2. Portability: Once built, a container image can be run on any host, enabling basic portability. Multi-cloud Container services, like Nirmata and Tutum is build on this basic portability and enable fully automated deployment of entire applications on any cloud provider, with a single click or API request.
3. Standard Units of Operations: Since all applications are packaged in a common format, automation tools doesn’t have to deal with the complexity and varying needs of different languages and runtimes. A great analogy here is related to shipping container and transportation industries—imagine the lack of productivity before shipping containers became an international standard!
4. Fast Deployment Times: Containers are lightweight and typically start in milliseconds. Since, release cycle application developers do thousands of launches, decreasing deployment times directly translates to huge productivity gains for the team. One of our customers at Nirmata, a large Enterprise IT applications team, estimated a 30 percent increase in agility by moving to containers for automated deployment of their dev- test environments.
Containers are poised to quickly become the first choice for packaging and deploying applications
5. Increased Utilization: With containers, you can decouple applications from the underlying infrastructure. This makes it possible to share infrastructure across applications and environment types. Taking a step ahead, containers fully automate the placement and scheduling of application containers. These tools can help increase server utilization from the typical 10-15 percent to a 60-80 percent range. For instance, another Nirmata customer has leveraged AWS Spot Instances and saved 60 percent on server costs, by relying on automated recovery and demand-driven scheduling.
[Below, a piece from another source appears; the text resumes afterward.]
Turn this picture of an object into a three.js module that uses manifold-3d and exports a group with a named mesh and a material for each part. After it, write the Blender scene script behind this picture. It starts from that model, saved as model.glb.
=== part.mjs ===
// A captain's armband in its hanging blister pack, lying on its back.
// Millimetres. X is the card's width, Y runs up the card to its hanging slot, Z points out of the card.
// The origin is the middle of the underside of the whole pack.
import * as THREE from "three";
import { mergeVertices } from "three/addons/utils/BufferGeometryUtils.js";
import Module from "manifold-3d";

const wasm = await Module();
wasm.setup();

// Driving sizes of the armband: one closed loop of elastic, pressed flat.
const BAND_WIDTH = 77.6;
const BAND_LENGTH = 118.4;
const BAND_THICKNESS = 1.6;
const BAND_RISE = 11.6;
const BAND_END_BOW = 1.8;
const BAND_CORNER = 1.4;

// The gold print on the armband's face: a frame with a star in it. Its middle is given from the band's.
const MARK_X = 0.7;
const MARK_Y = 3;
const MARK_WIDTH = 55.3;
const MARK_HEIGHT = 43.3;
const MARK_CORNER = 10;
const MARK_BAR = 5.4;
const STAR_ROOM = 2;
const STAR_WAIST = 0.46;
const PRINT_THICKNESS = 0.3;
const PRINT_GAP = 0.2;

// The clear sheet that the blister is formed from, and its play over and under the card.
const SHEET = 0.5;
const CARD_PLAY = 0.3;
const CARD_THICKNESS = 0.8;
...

6. Enabler for Microservices: High performers have architected, enablinge DevOps to become mainstream, as Microservices. With Microservices style architectures, large monolithic applications are decomposed into smaller runtime components that can be independently versioned and delivered.
As with any new technology, application containers do introduce new challenges that need to be considered.
1. Security: Application containers running on the same server share a host operating system. This may be a concern for some applications. Most deployments today deploy containers on Virtual Machines and use existing tools to secure the virtual machine. This can impact utilization, but helps provide security and isolation where needed.
Another security concern is ensuring that container images, especially those used in production environments, are pulled from a trusted source with approval and verification for use by the security team..
Both of these issues have been addressed by Docker and startups like Illumio, Twistlock, and Apcera to provide comprehensive security and compliance solutions for containers.
2. Orchestration and Lifecycle Management: While deploying a small set of containers is easy, managing containers for different environments and applications can be complex. Container deployment and lifecycle management is best left to automated services which can continuously monitor, tune, and optimize deployments. The good news is that startups like Nirmata and Tutum are providing easy-to-use multi-cloud container services designed for enterprise DevOps teams.
3. Monitoring and Troubleshooting: With the shift towards Microservices style applications using containers, the requirement is to manage new approaches for monitoring and troubleshooting applications. Once again a healthy ecosystem has rapidly emerged, with startups like Sysdig, SignalFx, and DataDog filling in the void.
Application Containers are a key enabler for DevOps agility and automation. While no single technology is a silver bullet, containers can be a game-changer for enterprise DevOps!
There is a common misconception that containers are only good for certain types of applications, such as stateless microservices style applications. This is not the case and almost any application that can run in a Virtual Machine can also run in a container. Also newer storage services, as well as container storage plug-ins are available for the few cases that cannot be handled. Much like the adoption curve for VMs and cloud instances went from “cool, but my application has special needs” to “cloud-first!” containers are poised to quickly become the first choice for packaging and deploying applications.
By adopting containers, enterprises can immediately leverage several best practices that high-performing IT teams have in place. At Nirmata, the advices we give our customers are as follows:
1. Containerize: Containerizing existing applications provides immediate value with agility and portability. The process will also bring best practices, such as separating configuration from code, and other principles for 12-factor applications. For instance, a 3-tier application is best containerized as three separate containers images, one for each tier.
2. Automate: Containers can now fully automate application delivery and lifecycle management. Early adopters had to build their own tools, or cobble together several different tools. Now enterprise-grade solutions are available for mainstream use.
3. Transform: Lead towards a DevOps culture and organization. Also consider transforming monolithic applications into microservices style applications for increased agility and benefits. These transitions take time, and should not be rushed into.